This piece is part of API’s Research Review series, which highlights academic research that could be relevant and useful to the news industry. We also hope that this series will spark ideas among academics with an interest in researching the news.

Today’s journalists owe so much to modern technologies like social media, mobile apps, digital recording devices and cloud storage space — all of which can make reporting easier. However, many of those same technologies are now associated with potential security risks.

Mass-surveillance stories like the whistle-blowing saga of Edward Snowden and the National Security Agency shine a spotlight on data security issues for practicing journalists. Many journalists now take steps like using data encryption and having confidentiality discussions with their sources alongside traditional reporting and writing processes.

This article sheds light on how journalists prevent and manage potential security risks, outlining shifts in their routines that could be helpful for other journalists and drawing attention to the growing unease around the potential for government oversight.

In “The Effects of Mass Surveillance on Journalists’ Relations With Confidential Sources,” Dr. Stephenson Waters, currently an assistant professor at the University of Louisiana at Lafayette, conducted seven in-depth interviews with American national security journalists. Waters examined how the journalists have adapted their daily routines in the face of government surveillance concerns, as well as how journalists seek to ensure digital security as they find and interview potential sources and conduct research for their articles. These journalists regularly handle confidential information, which increases the potential risk for both them and their sources if that information is digitally exposed.

The more technologically savvy journalists are, the more successfully they tend to adopt tools and practices to prevent the risk of surveillance.

Waters found that the journalists interviewed have changed their routines significantly, adding extra steps in the reporting process to protect themselves and their sources from government surveillance. They’ve adopted digital security tools including PGP email encryption when communicating with sources and using SecureDrop to share information securely. They try not to use their mobile phones when communicating with their most at-risk sources, and they avoid using social media to communicate with sources in general. On some occasions, the journalists avoid digital communication altogether, in order to limit the potential for surveillance. Still others self-censored when communicating online and tried not to share any personal information.

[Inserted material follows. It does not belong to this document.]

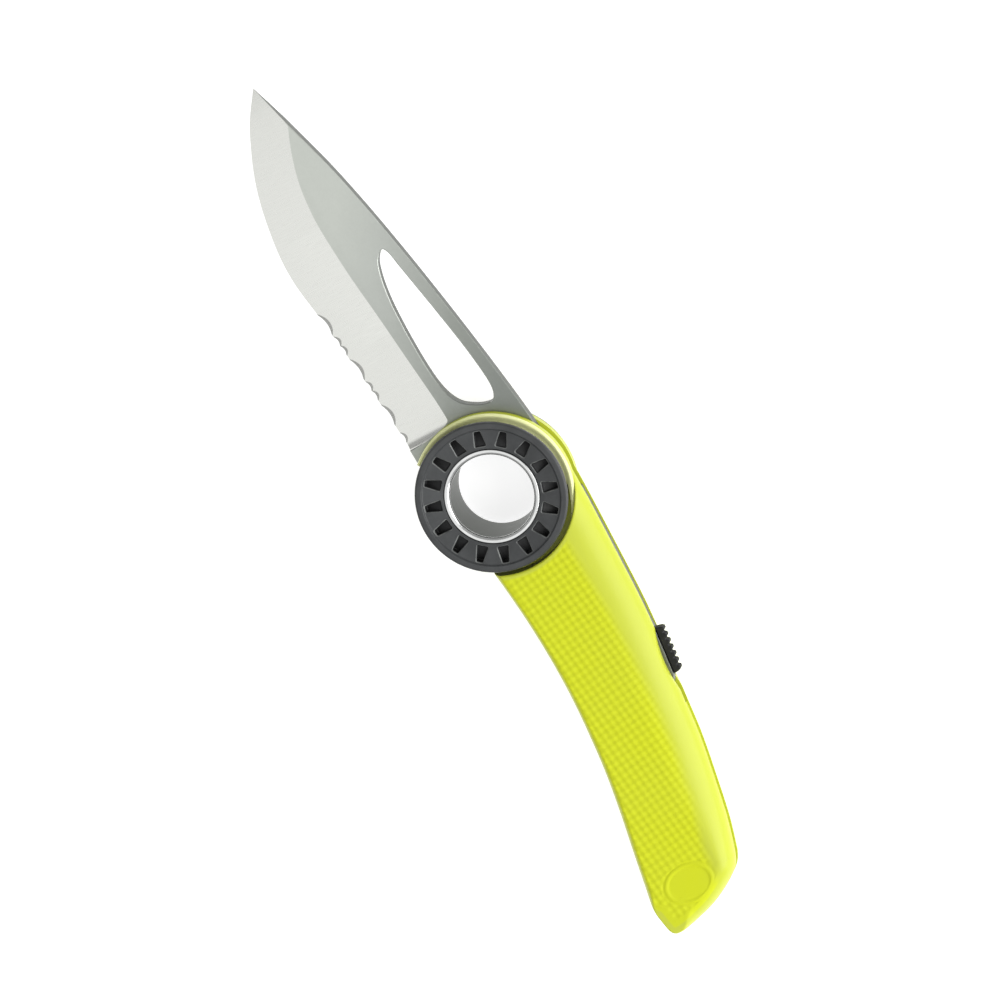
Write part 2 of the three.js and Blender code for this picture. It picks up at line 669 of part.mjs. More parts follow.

However, many digital security tools come with a learning curve for both the journalists — many of whom have trained themselves on how to use them — and their sources. The more technologically savvy the journalists are, the more successfully they tend to adopt tools and practices to prevent the risk of surveillance, Waters found in his study published in Digital Journalism in September 2017.

Notably, Waters observed that Snowden’s story increased journalists’ awareness of the threats of surveillance and inspired them to become more vigilant. They acknowledged that mass surveillance has made their work harder, which in turn has made them more focused on ensuring the security of their digital communication.

According to Waters, “the awareness of possibly being surveilled is consistently on their minds.”

The largest professional concern for U.S. journalists covering national security is the potential damage to the relationships between them and their sources. Journalists fear that sources might become less willing to speak due to fears about surveillance from the NSA and other governmental bodies. They worry that sources, and in particular key whistleblowers like Snowden, might not contact them with important information if the threat of surveillance grows. And they’re concerned that unless journalists learn how to protect their data, exposure would have negative consequences.

However, Waters noted a surprising factor that benefits journalists as they consider these risks: the increasing speed of journalism today. Because news can be published online so quickly, the time for surveilling journalistic investigations is shortened, reducing the risk that the information will be censored before it can be made public.

Citation

Waters, Stephenson. The Effects of Mass Surveillance on Journalists’ Relations With Confidential Sources Journalism Practice. Digital Journalism.